• [TO DO]:
Repeat the listing in full, word for word.

• [STORED DATA]:

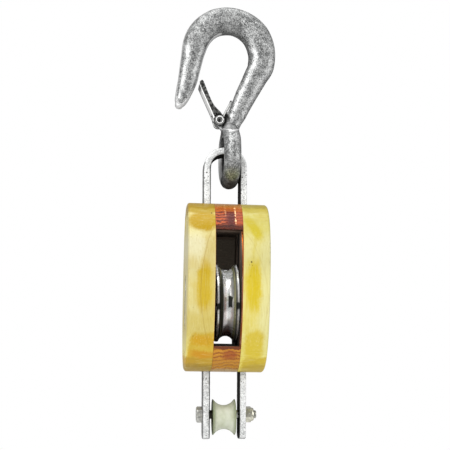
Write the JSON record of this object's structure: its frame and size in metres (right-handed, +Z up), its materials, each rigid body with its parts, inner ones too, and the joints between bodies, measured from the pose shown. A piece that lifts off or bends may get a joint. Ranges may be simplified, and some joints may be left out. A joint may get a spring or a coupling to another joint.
{
  "type": "rope pulley block with hook",
  "caption": "Wood-shell rope block with a sprung-latch reverse-eye hook, a steel inner strap, a grooved steel sheave on rollers and a nylon becket sheave.",
  "frame": {"origin": "the level spot at the top of the hook bowl, where the hook bears on its anchor; everything else hangs below it", "axes": "+X along the sheave axle towards the becket nut, +Z up, +Y through the slot away from the side the rope enters on"},
  "size_m": [0.0916, 0.1, 0.3927],
  "materials": {
    "galvanised_steel": "hot-dip galvanised forging and bar, mottled matte grey",
    "varnished_wood": "pale hardwood under glossy clear varnish, grain upright",
    "end_grain": "orange-red end grain under glossy varnish",
    "zinc_plate": "bright zinc plate",
    "dark_steel": "dark pressed sheet steel",
    "nylon": "translucent natural nylon, slightly greenish"
  },
  "bodies": {
    "hook": {"hook": "galvanised_steel", "latch_rivet": "zinc_plate", "latch_spring": "zinc_plate"},
    "latch": {"hook_latch": "dark_steel"},
    "block": {"inner_strap": "galvanised_steel", "left_cheek": "varnished_wood", "right_cheek": "varnished_wood", "upper_spacer": "end_grain", "lower_spacer": "end_grain", "upper_front_shell_rivet": "zinc_plate", "upper_rear_shell_rivet": "zinc_plate", "lower_front_shell_rivet": "zinc_plate", "lower_rear_shell_rivet": "zinc_plate", "upper_front_rivet_washer": "zinc_plate", "upper_rear_rivet_washer": "zinc_plate", "lower_front_rivet_washer": "zinc_plate", "lower_rear_rivet_washer": "zinc_plate", "centre_pin": "zinc_plate", "left_pin_plate": "galvanised_steel", "right_pin_plate": "galvanised_steel", "left_plate_upper_screw": "zinc_plate", "left_plate_lower_screw": "zinc_plate", "right_plate_upper_screw": "zinc_plate", "right_plate_lower_screw": "zinc_plate", "left_thrust_washer": "zinc_plate", "right_thrust_washer": "zinc_plate", "becket_bolt": "zinc_plate", "becket_locknut": "zinc_plate", "locknut_insert": "nylon"},
    "sheave": {"main_sheave": "zinc_plate", "bearing_sleeve": "zinc_plate"},
    "bearing_rollers": {"bearing_roller_01": "zinc_plate", "bearing_roller_02": "zinc_plate", "bearing_roller_03": "zinc_plate", "bearing_roller_04": "zinc_plate", "bearing_roller_05": "zinc_plate", "bearing_roller_06": "zinc_plate", "bearing_roller_07": "zinc_plate", "bearing_roller_08": "zinc_plate", "bearing_roller_09": "zinc_plate", "bearing_roller_10": "zinc_plate"},
    "becket_roller": {"becket_sheave": "nylon"}
  },
  "joints": [
    {"name": "latch_pivot", "type": "hinge", "parent": "hook", "child": "latch", "pos_m": [-0.0054, 0, -0.0801], "axis": [0, 1, 0], "range_deg": [0, 45], "stiffness_Nm_per_rad": 0.05, "deforming": ["latch_spring"]},
    {"name": "hook_swing", "type": "hinge", "parent": "hook", "child": "block", "pos_m": [0, 0, -0.1114], "axis": [1, 0, 0], "range_deg": [-120, 120]},
    {"name": "sheave_spin", "type": "hinge", "parent": "block", "child": "sheave", "pos_m": [0, 0, -0.2457], "axis": [1, 0, 0], "continuous": true},
    {"name": "rollers_orbit", "type": "hinge", "parent": "block", "child": "bearing_rollers", "pos_m": [0, 0, -0.2457], "axis": [1, 0, 0], "continuous": true},
    {"name": "becket_spin", "type": "hinge", "parent": "block", "child": "becket_roller", "pos_m": [0, 0, -0.3496], "axis": [1, 0, 0], "continuous": true}
  ],
  "couplings": [
    {"joint": "rollers_orbit", "follows": "sheave_spin", "ratio": 0.6412}
  ]
}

• [RESPONSE TO THIS TASK]:
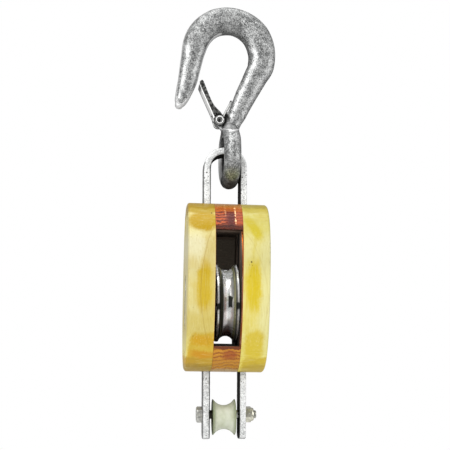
Write the JSON record of this object's structure: its frame and size in metres (right-handed, +Z up), its materials, each rigid body with its parts, inner ones too, and the joints between bodies, measured from the pose shown. A piece that lifts off or bends may get a joint. Ranges may be simplified, and some joints may be left out. A joint may get a spring or a coupling to another joint.
{
  "type": "rope pulley block with hook",
  "caption": "Wood-shell rope block with a sprung-latch reverse-eye hook, a steel inner strap, a grooved steel sheave on rollers and a nylon becket sheave.",
  "frame": {"origin": "the level spot at the top of the hook bowl, where the hook bears on its anchor; everything else hangs below it", "axes": "+X along the sheave axle towards the becket nut, +Z up, +Y through the slot away from the side the rope enters on"},
  "size_m": [0.0916, 0.1, 0.3927],
  "materials": {
    "galvanised_steel": "hot-dip galvanised forging and bar, mottled matte grey",
    "varnished_wood": "pale hardwood under glossy clear varnish, grain upright",
    "end_grain": "orange-red end grain under glossy varnish",
    "zinc_plate": "bright zinc plate",
    "dark_steel": "dark pressed sheet steel",
    "nylon": "translucent natural nylon, slightly greenish"
  },
  "bodies": {
    "hook": {"hook": "galvanised_steel", "latch_rivet": "zinc_plate", "latch_spring": "zinc_plate"},
    "latch": {"hook_latch": "dark_steel"},
    "block": {"inner_strap": "galvanised_steel", "left_cheek": "varnished_wood", "right_cheek": "varnished_wood", "upper_spacer": "end_grain", "lower_spacer": "end_grain", "upper_front_shell_rivet": "zinc_plate", "upper_rear_shell_rivet": "zinc_plate", "lower_front_shell_rivet": "zinc_plate", "lower_rear_shell_rivet": "zinc_plate", "upper_front_rivet_washer": "zinc_plate", "upper_rear_rivet_washer": "zinc_plate", "lower_front_rivet_washer": "zinc_plate", "lower_rear_rivet_washer": "zinc_plate", "centre_pin": "zinc_plate", "left_pin_plate": "galvanised_steel", "right_pin_plate": "galvanised_steel", "left_plate_upper_screw": "zinc_plate", "left_plate_lower_screw": "zinc_plate", "right_plate_upper_screw": "zinc_plate", "right_plate_lower_screw": "zinc_plate", "left_thrust_washer": "zinc_plate", "right_thrust_washer": "zinc_plate", "becket_bolt": "zinc_plate", "becket_locknut": "zinc_plate", "locknut_insert": "nylon"},
    "sheave": {"main_sheave": "zinc_plate", "bearing_sleeve": "zinc_plate"},
    "bearing_rollers": {"bearing_roller_01": "zinc_plate", "bearing_roller_02": "zinc_plate", "bearing_roller_03": "zinc_plate", "bearing_roller_04": "zinc_plate", "bearing_roller_05": "zinc_plate", "bearing_roller_06": "zinc_plate", "bearing_roller_07": "zinc_plate", "bearing_roller_08": "zinc_plate", "bearing_roller_09": "zinc_plate", "bearing_roller_10": "zinc_plate"},
    "becket_roller": {"becket_sheave": "nylon"}
  },
  "joints": [
    {"name": "latch_pivot", "type": "hinge", "parent": "hook", "child": "latch", "pos_m": [-0.0054, 0, -0.0801], "axis": [0, 1, 0], "range_deg": [0, 45], "stiffness_Nm_per_rad": 0.05, "deforming": ["latch_spring"]},
    {"name": "hook_swing", "type": "hinge", "parent": "hook", "child": "block", "pos_m": [0, 0, -0.1114], "axis": [1, 0, 0], "range_deg": [-120, 120]},
    {"name": "sheave_spin", "type": "hinge", "parent": "block", "child": "sheave", "pos_m": [0, 0, -0.2457], "axis": [1, 0, 0], "continuous": true},
    {"name": "rollers_orbit", "type": "hinge", "parent": "block", "child": "bearing_rollers", "pos_m": [0, 0, -0.2457], "axis": [1, 0, 0], "continuous": true},
    {"name": "becket_spin", "type": "hinge", "parent": "block", "child": "becket_roller", "pos_m": [0, 0, -0.3496], "axis": [1, 0, 0], "continuous": true}
  ],
  "couplings": [
    {"joint": "rollers_orbit", "follows": "sheave_spin", "ratio": 0.6412}
  ]
}